Sanctuaries, by contrast, are generally defined as facilities that don’t buy, sell, or transport animals as their principal business, and many are not open to the public on a regular schedule. Their focus is on providing lifetime care to animals that can’t be released, without breeding new ones.
Then there are roadside zoos, traveling exhibits, and private collections that meet no accreditation standards at all. These facilities often keep animals in poor conditions with no conservation purpose. When people ask whether zoos are okay, the answer depends heavily on which type of facility they’re picturing. The gap between an AZA-accredited zoo investing millions in field conservation and a roadside attraction charging visitors to pet tiger cubs is vast.
Where the Ethics Actually Land
The philosophical core of this debate comes down to a tension that can’t be fully resolved: individual animal welfare versus species-level conservation.
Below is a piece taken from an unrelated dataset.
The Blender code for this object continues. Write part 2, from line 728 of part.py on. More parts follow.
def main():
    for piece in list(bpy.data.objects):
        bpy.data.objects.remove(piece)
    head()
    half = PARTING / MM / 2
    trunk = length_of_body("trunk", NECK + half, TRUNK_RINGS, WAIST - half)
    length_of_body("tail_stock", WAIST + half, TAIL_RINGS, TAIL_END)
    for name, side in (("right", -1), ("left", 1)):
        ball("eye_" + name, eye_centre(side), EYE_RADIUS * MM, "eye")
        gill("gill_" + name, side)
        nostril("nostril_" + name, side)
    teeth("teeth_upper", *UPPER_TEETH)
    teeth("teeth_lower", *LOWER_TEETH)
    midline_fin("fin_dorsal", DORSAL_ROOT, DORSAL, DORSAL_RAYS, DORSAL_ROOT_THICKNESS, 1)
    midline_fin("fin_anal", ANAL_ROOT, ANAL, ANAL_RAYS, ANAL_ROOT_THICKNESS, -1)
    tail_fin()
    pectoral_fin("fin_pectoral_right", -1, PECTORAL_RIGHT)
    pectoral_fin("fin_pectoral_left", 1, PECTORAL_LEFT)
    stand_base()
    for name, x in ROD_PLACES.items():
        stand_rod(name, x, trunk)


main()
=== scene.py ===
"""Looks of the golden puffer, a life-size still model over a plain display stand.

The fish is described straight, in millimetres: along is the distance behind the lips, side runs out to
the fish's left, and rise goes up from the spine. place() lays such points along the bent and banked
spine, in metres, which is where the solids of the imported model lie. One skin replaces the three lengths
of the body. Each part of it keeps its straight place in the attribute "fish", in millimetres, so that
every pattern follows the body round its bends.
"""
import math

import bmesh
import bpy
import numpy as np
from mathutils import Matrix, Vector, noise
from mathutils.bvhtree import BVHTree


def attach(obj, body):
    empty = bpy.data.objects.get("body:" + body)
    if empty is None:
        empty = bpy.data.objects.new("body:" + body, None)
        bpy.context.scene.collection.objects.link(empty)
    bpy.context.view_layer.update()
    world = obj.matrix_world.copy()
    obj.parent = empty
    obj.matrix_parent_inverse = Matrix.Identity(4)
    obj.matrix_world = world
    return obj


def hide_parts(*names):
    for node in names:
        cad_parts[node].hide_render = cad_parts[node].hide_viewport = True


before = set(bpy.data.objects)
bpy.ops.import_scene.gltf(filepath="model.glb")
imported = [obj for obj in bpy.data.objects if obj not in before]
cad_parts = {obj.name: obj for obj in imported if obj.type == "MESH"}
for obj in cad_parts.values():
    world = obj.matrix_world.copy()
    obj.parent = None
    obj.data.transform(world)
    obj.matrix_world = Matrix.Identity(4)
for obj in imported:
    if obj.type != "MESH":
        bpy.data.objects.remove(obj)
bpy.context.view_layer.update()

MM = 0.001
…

A zoo might contribute meaningfully to saving a species from extinction while simultaneously keeping individual animals in conditions that cause chronic stress. Both of those things can be true at the same time.
For critically endangered species with shrinking habitats, captive breeding programs remain one of the few tools available. For common species kept primarily for display and visitor revenue, the conservation justification is much weaker. The strongest ethical case for zoos applies to a relatively narrow set of circumstances: accredited facilities, endangered species, active reintroduction or habitat protection programs, and enclosures designed around the specific behavioral and spatial needs of each species. Outside those conditions, the case gets harder to make.